Novo paradigma agrário

Essa é uma questão de relevância global com um impacto significativo, particularmente para a América Latina e o Caribe, que continua sendo fundamental para a segurança alimentar e a preservação da biodiversidade no mundo; uma região que produz alimentos para cerca de 1,3 bilhões de pessoas (mais que o dobro de sua população), reúne 50% da biodiversidade do planeta e abriga seis dos países mais biodiversos do planeta: Brasil, Colômbia, Equador, México, Peru e República Bolivariana da Venezuela. E, ao mesmo tempo, possui o maior número de espécies de alimentos silvestres ameaçadas, além de 200 milhões de hectares de terras já degradadas.

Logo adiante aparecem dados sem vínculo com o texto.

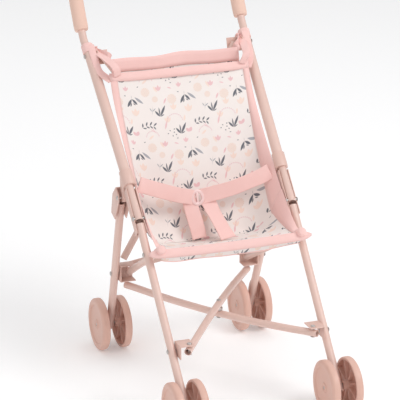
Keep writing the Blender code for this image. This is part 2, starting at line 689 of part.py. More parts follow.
def make_soft_parts():
    """Plain stand-ins for the sewn sling: back, seat with its front skirt, pocket, tapes and harness."""
    hem = Vector((0.0000, 0.4047))
    crease = Vector((-0.0930, 0.1960))
    bm = bmesh.new()
    cloth_panel(bm, [crease, crease.lerp(hem, 0.5) + Vector((0.004, 0.0)), hem], BACK_HALF, CLOTH_T)
    finish(bm, "seat_back", CLOTH_LOOK, at(0.0, KNEE))

    fold = Vector((-0.2010, 0.2110))
    bm = bmesh.new()
    cloth_panel(bm, [Vector((-0.0985, 0.1915)), Vector((-0.1500, 0.1975)), fold,
                     Vector((-0.2025, 0.2090)), Vector((-0.2000, 0.1985))], SEAT_HALF, CLOTH_T)
    finish(bm, "seat_pan", CLOTH_LOOK, at(0.0, RAIL_PIVOT))

    bm = bmesh.new()
    outline = [(0.006, 0.400), (0.026, 0.404), (0.014, 0.370), (-0.002, 0.336), (-0.022, 0.298),
               (-0.036, 0.300), (-0.030, 0.324)]
    add_plate(bm, outline, -POCKET_HALF, POCKET_HALF)
    finish(bm, "storage_pocket", CLOTH_LOOK, at(0.0, KNEE))

    centre = Vector((-0.008, -0.0800, 0.2440))
    bm = bmesh.new()
    add_block(bm, centre, (1, 0, 0), (0, 0.3, 1.0), (0.026, 0.020, 0.0022))
    harness = finish(bm, "harness", STRAP_LOOK, at(0.0, KNEE))
    bands = []
    for side in (-1, 1):
        outer = Vector((side * 0.090, -0.0960, 0.2700))
        inner = centre + Vector((side * 0.008, 0.0, 0.0))
        bands.append((inner, outer, (0, 0.3, 1.0), 0.015))
    bands.append((centre - Vector((0.006, 0, 0)), Vector((-0.016, -0.1130, 0.2020)), (1, 0, 0), 0.0125))
    bands.append((centre + Vector((0.006, 0, 0)), Vector((0.016, -0.1350, 0.2045)), (1, 0, 0), 0.0125))
    for count, (near, far, across, width) in enumerate(bands):
        bm = bmesh.new()
        add_block(bm, (near + far) / 2, far - near, across, ((far - near).length, width, 0.0016))
        add_boolean(harness, finish(bm, f"cut_band_{count}", STRAP_LOOK), "UNION")


def centre_on_floor():
    """Move everything along Y so that the origin is below the middle of the bounding box."""
    bpy.context.view_layer.update()
    reach = []
    for item in bpy.data.objects:
        if not item.hide_render:
            reach += [(item.matrix_world @ v.co).y for v in item.data.vertices]
    shift = -(min(reach) + max(reach)) / 2
    for item in bpy.data.objects:
        item.location.y += shift


def main():
    clear_scene()
    for side, word in ((-1, "left"), (1, "right")):
        make_handle(side, word)
        make_upper(side, word)
        make_knee_channel(side, word)
        make_front_leg(side, word)
        make_rear_leg(side, word)
        make_rail(side, word)
        make_rear_bracket(side, word)
        make_front_bracket(side, word)
        make_top_bracket(side, word)
        make_link_half(side, word)
        make_side_rivets(side, word)
        make_wheels(side, word, FRONT_AXLE, LEG_X_AXLE, "front")
        make_wheels(side, word, REAR_AXLE, REAR_X_AXLE, "rear")
    lower_names, back_names = ("lower_brace_a", "lower_brace_b"), ("back_brace_a", "back_brace_b")
    make_braces(LOW_FRONT, LOW_REAR, LOW_BRACE_X, lower_names, LOW_BOW, (7 * MM, 7 * MM))
    make_braces(BACK_TOP, BACK_REAR, BACK_BRACE_X, back_names, BACK_BOW, (6 * MM, 3 * MM))
    make_centre_pins()
    make_soft_parts()
    centre_on_floor()


main()
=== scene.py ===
import json
import math

import bmesh
import bpy
from mathutils import Matrix, Vector, noise as wander


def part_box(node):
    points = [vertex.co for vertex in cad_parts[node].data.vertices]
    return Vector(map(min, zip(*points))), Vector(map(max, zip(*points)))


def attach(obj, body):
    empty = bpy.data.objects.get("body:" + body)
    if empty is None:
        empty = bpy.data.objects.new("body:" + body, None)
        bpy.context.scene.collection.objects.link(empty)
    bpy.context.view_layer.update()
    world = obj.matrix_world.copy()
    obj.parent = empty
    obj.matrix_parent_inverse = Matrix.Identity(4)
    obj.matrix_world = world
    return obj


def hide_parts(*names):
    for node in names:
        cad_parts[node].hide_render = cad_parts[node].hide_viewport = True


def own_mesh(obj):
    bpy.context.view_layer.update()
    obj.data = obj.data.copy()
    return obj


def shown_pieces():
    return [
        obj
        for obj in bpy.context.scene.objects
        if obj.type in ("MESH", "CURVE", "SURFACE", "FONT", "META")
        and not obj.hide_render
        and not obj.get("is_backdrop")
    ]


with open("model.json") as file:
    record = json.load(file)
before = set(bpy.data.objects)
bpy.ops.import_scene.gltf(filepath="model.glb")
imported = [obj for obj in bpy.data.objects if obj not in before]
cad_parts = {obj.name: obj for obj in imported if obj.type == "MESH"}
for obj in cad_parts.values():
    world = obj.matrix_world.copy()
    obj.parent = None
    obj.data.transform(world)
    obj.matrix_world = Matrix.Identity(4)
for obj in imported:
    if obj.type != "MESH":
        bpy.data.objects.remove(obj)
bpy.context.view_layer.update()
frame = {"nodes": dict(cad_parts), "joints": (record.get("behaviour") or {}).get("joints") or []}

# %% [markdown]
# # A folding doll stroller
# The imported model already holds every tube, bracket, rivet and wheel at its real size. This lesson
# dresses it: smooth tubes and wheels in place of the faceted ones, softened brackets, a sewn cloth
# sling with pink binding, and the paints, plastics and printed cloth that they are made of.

MM = 0.001
pivot = {joint["name"]: Vector(joint["pos_m"]) for joint in frame["joints"]}
SIDES = {"left": -1, "right": 1}
rear_axle_y = pivot["rear_left_wheel_left_spin"].y


def side_view(y, z, x=0.0):
    """A point given in the side view, with y measured from the rear axle."""
    return Vector((x, rear_axle_y + y, z))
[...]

As grandes empresas do agronegócio fazem parte das principais responsáveis pela crise climática e por muitos outros problemas globais. Para Grain, “a solução não é apenas reduzir os pesticidas e os fertilizantes químicos”, porque ambos são componentes inevitáveis do modelo de agricultura industrial inserido em um sistema alimentar global injusto e predatório, controlado por algumas corporações multinacionais. A solução vem da definição de um novo paradigma de produção e distribuição agrícola.

Nesse quadro, como, há décadas, os movimentos sociais do campo vêm propondo o grande desafio que consiste em realizar uma transição para a agroecologia baseada no conhecimento, nos saberes camponeses, na inovação coletiva e na soberania alimentar, descartando soluções tecnológicas caras e com patentes corporativas que apenas perpetuam a agricultura industrial e suas consequências devastadoras. É, simplesmente, uma questão de realocar o cursor social, colocando a saúde de cada ser vivo e da Mãe Terra no centro.